<社説>日本復帰48年 基地なき沖縄へ歩み続く

48年前のきょう、沖縄は日本に復帰した。

米統治下の27年の間に戦後復興から取り残された経済の遅れを取り戻そうと、これまで5次にわたる沖縄振興計画の下で社会資本の整備や産業振興策が実施され、生活水準は向上してきた。
当初は本土との格差是正が目標だったが、近年は国内屈指の成長力で、アジアへの懸け橋として日本経済のけん引役を目指すまでになった。
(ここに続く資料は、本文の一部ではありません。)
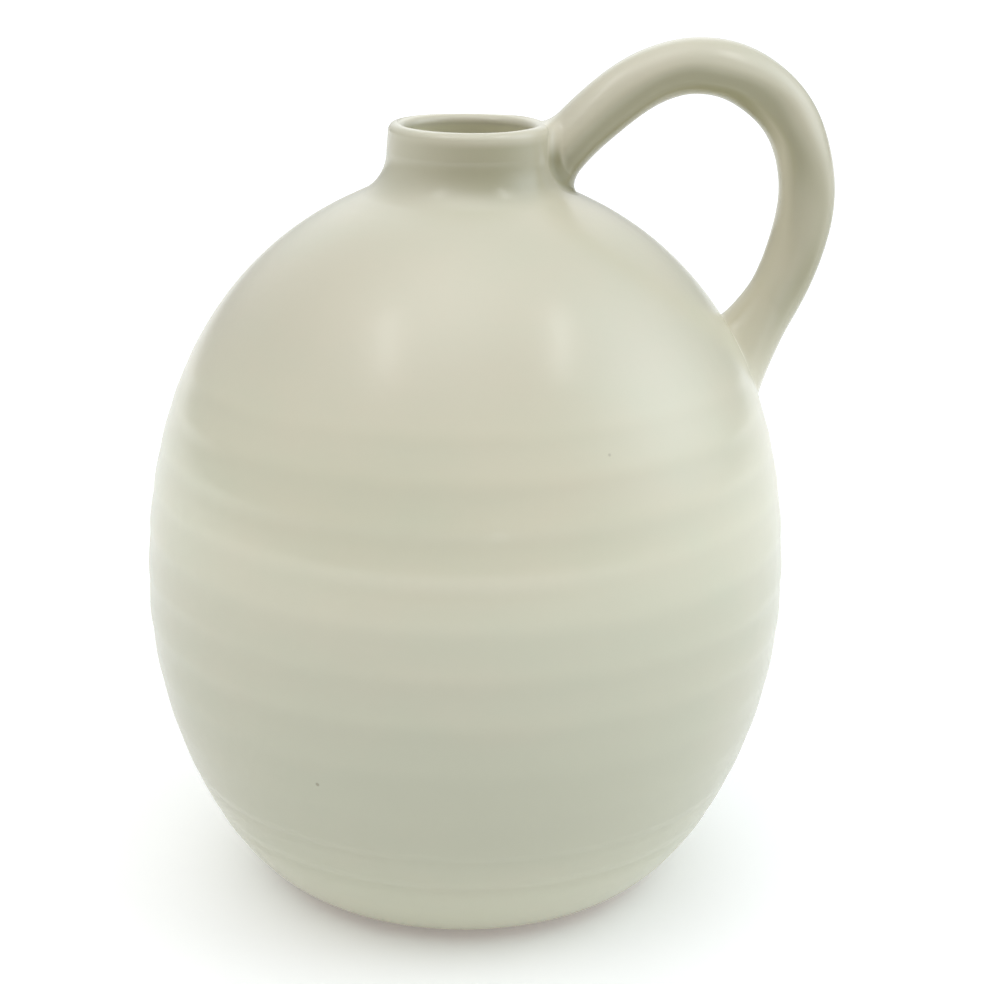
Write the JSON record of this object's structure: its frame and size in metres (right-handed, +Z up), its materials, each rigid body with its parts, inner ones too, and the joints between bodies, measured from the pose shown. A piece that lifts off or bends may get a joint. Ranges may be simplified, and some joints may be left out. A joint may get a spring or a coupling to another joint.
{
  "type": "ceramic jug",
  "caption": "Round-bellied stoneware jug with a low turned foot, a short narrow neck with a rounded lip and a loop handle from the neck to the shoulder.",
  "frame": {"origin": "middle of the flat underside that the jug stands on", "axes": "+Z up the jug's axis, +X towards the handle, so the picture's view is about along +Y with the handle on the right"},
  "size_m": [0.2021, 0.19, 0.2509],
  "materials": {
    "cream_glaze": "satin cream glaze, lightly mottled",
    "bare_clay": "unglazed fired clay, matt"
  },
  "bodies": {
    "root": {"base": "bare_clay", "belly": "cream_glaze", "neck": "cream_glaze", "handle": "cream_glaze", "upper_handle_joint": "cream_glaze", "lower_handle_joint": "cream_glaze"}
  },
  "joints": []
}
一方で、県民生活を圧迫する米軍基地の存在は、復帰から48年を経ても何も変わっていない。
国土面積の0・6%の沖縄に、全国の米軍専用施設面積の70%が集中する。米軍機の墜落や部品落下がたびたび起きている。
普天間飛行場から大量の泡消火剤が流出した事故のように、基地から派生する環境汚染も深刻だ。
過重な基地負担は減らないばかりか、中国をにらんだ前線基地として沖縄を要塞化する危険な動きが進む。

名護市辺野古への新基地建設だけではない。伊江島補助飛行場内では機能強化を目的に滑走路と離着陸帯の改修が進められている。
自衛隊は防衛力の南西シフトとして、宮古島や八重山諸島への部隊配備を推し進めている。

県民は復帰に際し、米支配からの脱却と、沖縄戦の悲劇を二度と繰り返さない平和の到来を何より願った。
だが、沖縄の民意より日米安保の安定を優先する政治が続き、沖縄の自治は踏みにじられる。

象徴的なのは、新型コロナウイルスの感染防止対策で県が独自の緊急事態を宣言した翌日に、安倍政権が辺野古新基地建設を巡る設計変更を抜き打ち的に県に申請したことだ。
全都道府県が懸命にコロナ対策に取り組んでいるさなかである。国と県の関係は正常な在り方とは程遠い。

政府の強権的な姿勢は、日本社会にはびこる「沖縄ヘイト」を助長してもいる。
ここまで差別的な扱いを受け続けると、帰ることを切望した「祖国」とは何だったのかという失望感にとらわれる。